<<<<

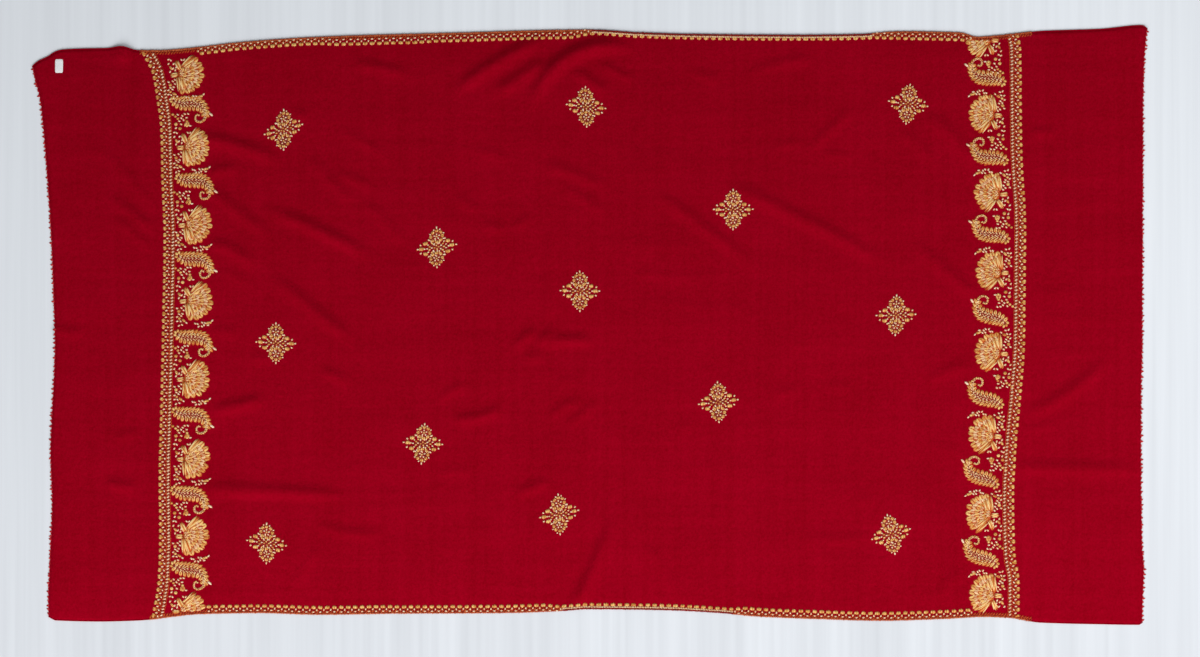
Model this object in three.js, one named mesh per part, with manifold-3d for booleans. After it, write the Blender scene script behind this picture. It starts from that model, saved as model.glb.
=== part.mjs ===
// Embroidered wool shawl laid flat: one wall of cloth with its creases standing up as hollow ridges,
// a rolled hem round it, embroidered borders across both ends, scattered sprigs and a blank label.
// Millimetres. +X runs along the shawl, +Y across it, +Z up, and the surface it lies on is Z = 0.
import * as THREE from "three";
import { mergeVertices } from "three/addons/utils/BufferGeometryUtils.js";
import Module from "manifold-3d";

const LENGTH = 2040; // between the furthest corners
const WIDTH = 1098; // between the long edges at the wider end
const CLOTH = 1.5; // thickness of the cloth wall
const THREAD = 1; // thickness of the embroidery
const SEAM_GAP = 0.3; // between pieces that are sewn together
const HEM_WIDTH = 3;
const HEM_HEIGHT = 2.6;
const EDGE_PITCH = 38; // between two corners of the faceted edge
const CORNER_STEPS = [HEM_WIDTH + SEAM_GAP, 13, 28, 50]; // closer steps round a corner
const CLOTH_PITCH = 78; // between two corners of the facets where the cloth is smooth
const FOLD_PITCH = 21; // between two corners along a crease
const LEAST_PITCH = 9; // no two corners of the facets are nearer than this
const WANDER = 4; // how far the loose corners stray, so that the facets don't line up
const TALL = 60; // height of a column that cuts a piece out of the embroidery's layer

const RED = { color: 0x860015, roughness: 0.85, metalness: 0 };
const EDGE_THREAD = { color: 0x9c3c1e, roughness: 0.7, metalness: 0 };
const GOLD = { color: 0xcd9a48, roughness: 0.5, metalness: 0 };
const PEACH = { color: 0xdba878, roughness: 0.55, metalness: 0 };
const CREAM = { color: 0xecd2c0, roughness: 0.6, metalness: 0 };
const WHITE = { color: 0xe9e6e4, roughness: 0.7, metalness: 0 };

// Turns rows of numbers into objects, one name for each column.
const table = (names, rows) =>
  rows.map((row) => Object.fromEntries(names.map((name, i) => [name, row[i]])));

// The four edges of the shawl as it lies.
const FAR_EDGE = table(["x", "y"], [
  [-1020, 474], [-1010, 483], [-991, 492], [-979, 500], [-966, 504], [-929, 506], [-882, 507], [-856, 510],
  [-827, 503], [-787, 502.5], [-732, 506.5], [-640, 517], [-530, 525], [-439, 529], [-256, 534], [0, 540],
  [92, 535], [202, 532], [385, 530.5], [494, 532], [568, 537], [677, 535], [709, 527], [751, 530],
  [824, 538], [934, 542], [1012, 549], [1020, 543],
]);
const NEAR_EDGE = table(["x", "y"], [
  [-990, -534.5], [-977, -541], [-896, -543], [-823, -541], [-759, -533.5], [-713, -529], [-604, -527],
  [-494, -530], [-347, -528], [-164, -527], [-55, -523.5], [-9, -520], [128, -521.5], [238, -527],
  [311, -533.5], [421, -538], [531, -541], [641, -538], [723, -534], [769, -536], [824, -545],
  [934, -548], [1005, -549], [1011, -545.5],
]);
const LEFT_END = table(["x", "y"], [
  [-990, -534.5], [-991, -503], [-988, -430], [-984, -320], [-987, -229], [-985, -174], [-979, -46],
  [-984, 128], [-991, 247], [-1000, 357], [-1006, 412], [-1014, 444], [-1020, 474],
]);
const RIGHT_END = table(["x", "y"], [
  [1011, -545.5], [1012, -503], [1014, -450], [1011, -403], [1009, -262], [1009, -137], [1011, -37],
  [1012, 247], [1013, 430], [1015, 485], [1020, 543],
]);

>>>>

EXERCISE REQUIREMENTS> Return nothing but the lines from the first line of the listing through the line with "import Module from", please, keeping every one of them unchanged.

SOLUTION TO THE EXERCISE>
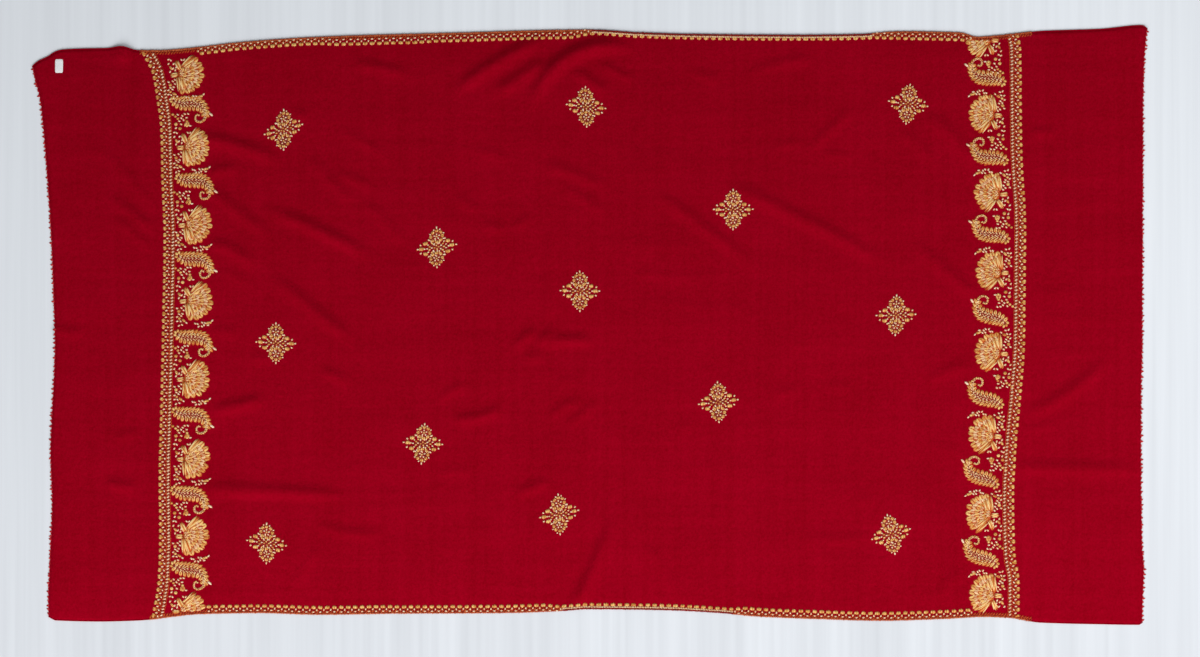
Model this object in three.js, one named mesh per part, with manifold-3d for booleans. After it, write the Blender scene script behind this picture. It starts from that model, saved as model.glb.
=== part.mjs ===
// Embroidered wool shawl laid flat: one wall of cloth with its creases standing up as hollow ridges,
// a rolled hem round it, embroidered borders across both ends, scattered sprigs and a blank label.
// Millimetres. +X runs along the shawl, +Y across it, +Z up, and the surface it lies on is Z = 0.
import * as THREE from "three";
import { mergeVertices } from "three/addons/utils/BufferGeometryUtils.js";
import Module from "manifold-3d";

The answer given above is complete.